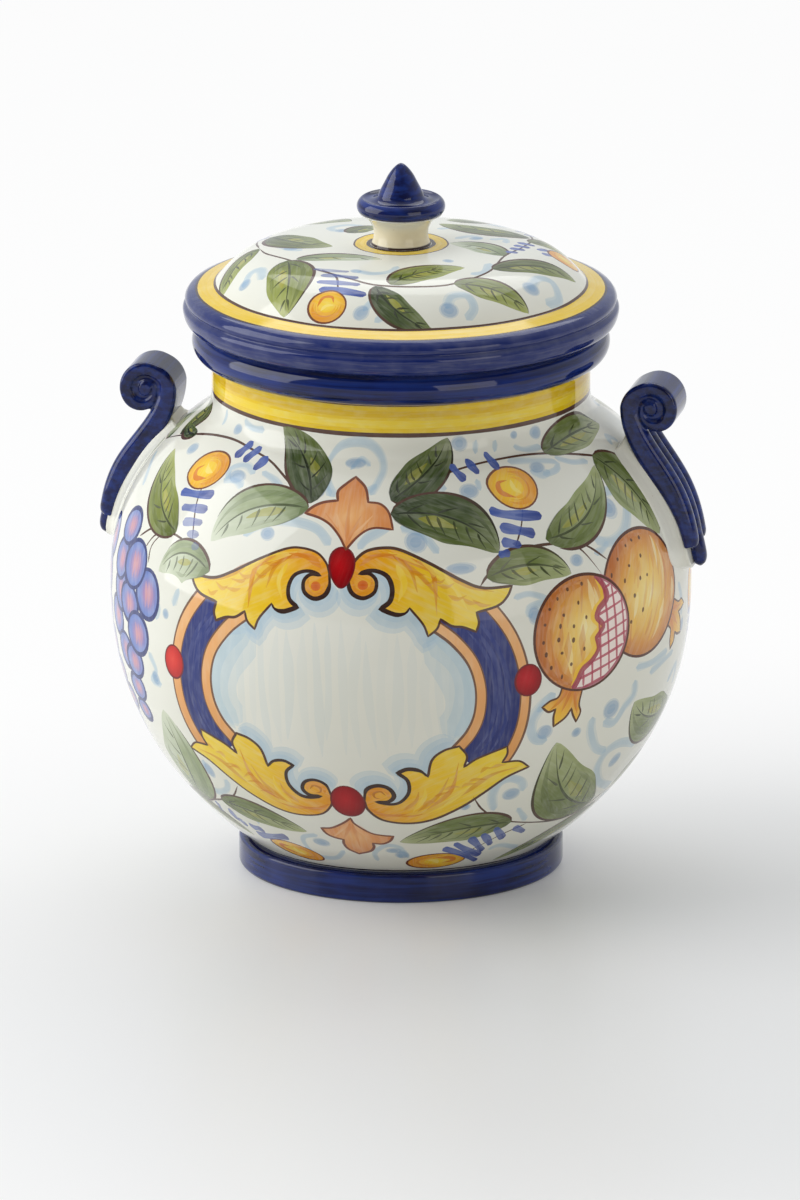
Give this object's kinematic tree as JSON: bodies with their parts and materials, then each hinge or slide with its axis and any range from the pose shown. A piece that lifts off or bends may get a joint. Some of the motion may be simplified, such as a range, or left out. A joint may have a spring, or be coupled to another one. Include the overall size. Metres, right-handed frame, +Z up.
{
  "type": "biscuit jar",
  "caption": "Round footed earthenware biscuit jar with a rolled mouth, a loose domed lid with a pointed knob, and ribbed scroll handles on the shoulder.",
  "frame": {"origin": "centre of the foot's standing face", "axes": "+Z up along the jar's axis of revolution, +X through the right handle, -Y out of the front of the jar"},
  "size_m": [0.2736, 0.254, 0.3149],
  "materials": {
    "painted_glaze": "glossy tin glaze with painted decoration",
    "ivory_glaze": "glossy tin glaze",
    "cobalt_glaze": "glossy cobalt glaze"
  },
  "bodies": {
    "jar": {"foot_ring": "cobalt_glaze", "jar_body": "painted_glaze", "mouth_ring": "cobalt_glaze", "handle_right": "cobalt_glaze", "handle_left": "cobalt_glaze", "handle_pad_right": "ivory_glaze", "handle_pad_left": "ivory_glaze"},
    "lid": {"lid": "painted_glaze", "lid_flange": "ivory_glaze", "knob_stem": "ivory_glaze", "knob_cap": "cobalt_glaze"}
  },
  "joints": [
    {"name": "lid_lift", "type": "slide", "parent": "jar", "child": "lid", "axis": [0, 0, 1], "range_m": [0, 0.1]}
  ]
}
——————
**TASK DIRECTIONS:** Quote the material exactly, leaving nothing out.

**SOLUTION TO THIS EXERCISE:**
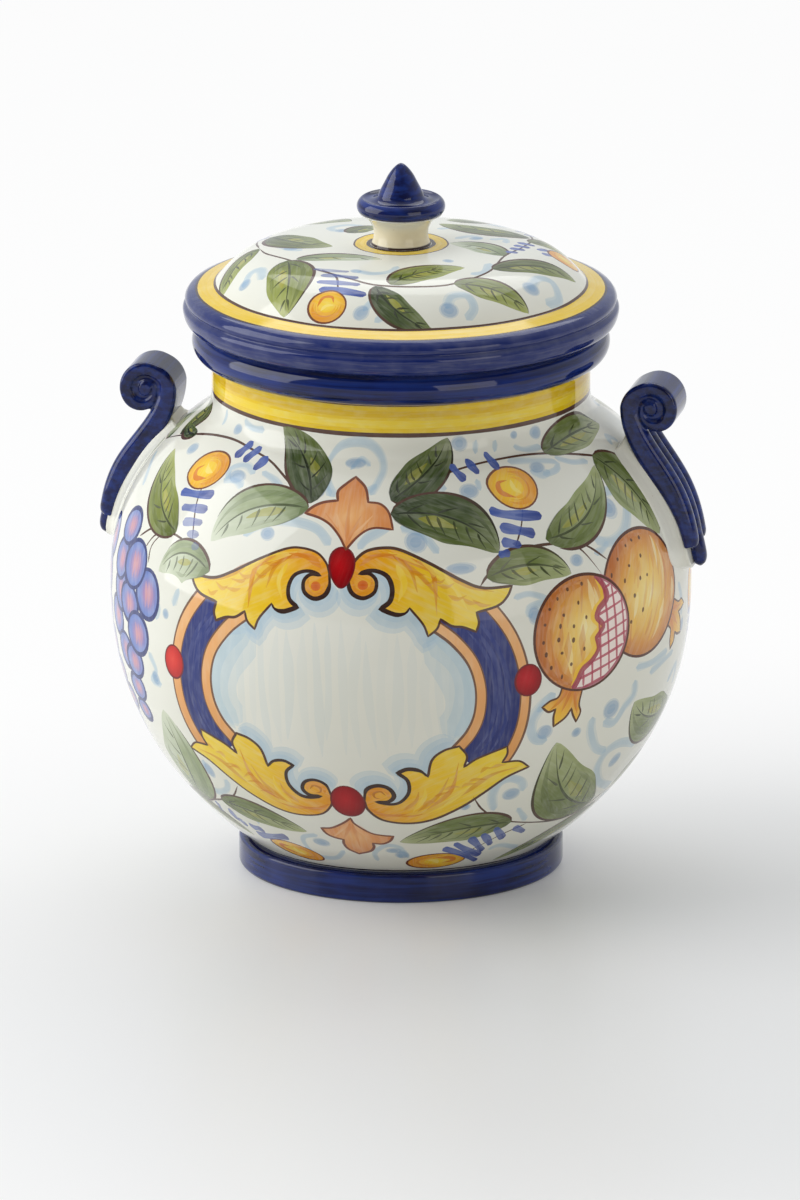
Give this object's kinematic tree as JSON: bodies with their parts and materials, then each hinge or slide with its axis and any range from the pose shown. A piece that lifts off or bends may get a joint. Some of the motion may be simplified, such as a range, or left out. A joint may have a spring, or be coupled to another one. Include the overall size. Metres, right-handed frame, +Z up.
{
  "type": "biscuit jar",
  "caption": "Round footed earthenware biscuit jar with a rolled mouth, a loose domed lid with a pointed knob, and ribbed scroll handles on the shoulder.",
  "frame": {"origin": "centre of the foot's standing face", "axes": "+Z up along the jar's axis of revolution, +X through the right handle, -Y out of the front of the jar"},
  "size_m": [0.2736, 0.254, 0.3149],
  "materials": {
    "painted_glaze": "glossy tin glaze with painted decoration",
    "ivory_glaze": "glossy tin glaze",
    "cobalt_glaze": "glossy cobalt glaze"
  },
  "bodies": {
    "jar": {"foot_ring": "cobalt_glaze", "jar_body": "painted_glaze", "mouth_ring": "cobalt_glaze", "handle_right": "cobalt_glaze", "handle_left": "cobalt_glaze", "handle_pad_right": "ivory_glaze", "handle_pad_left": "ivory_glaze"},
    "lid": {"lid": "painted_glaze", "lid_flange": "ivory_glaze", "knob_stem": "ivory_glaze", "knob_cap": "cobalt_glaze"}
  },
  "joints": [
    {"name": "lid_lift", "type": "slide", "parent": "jar", "child": "lid", "axis": [0, 0, 1], "range_m": [0, 0.1]}
  ]
}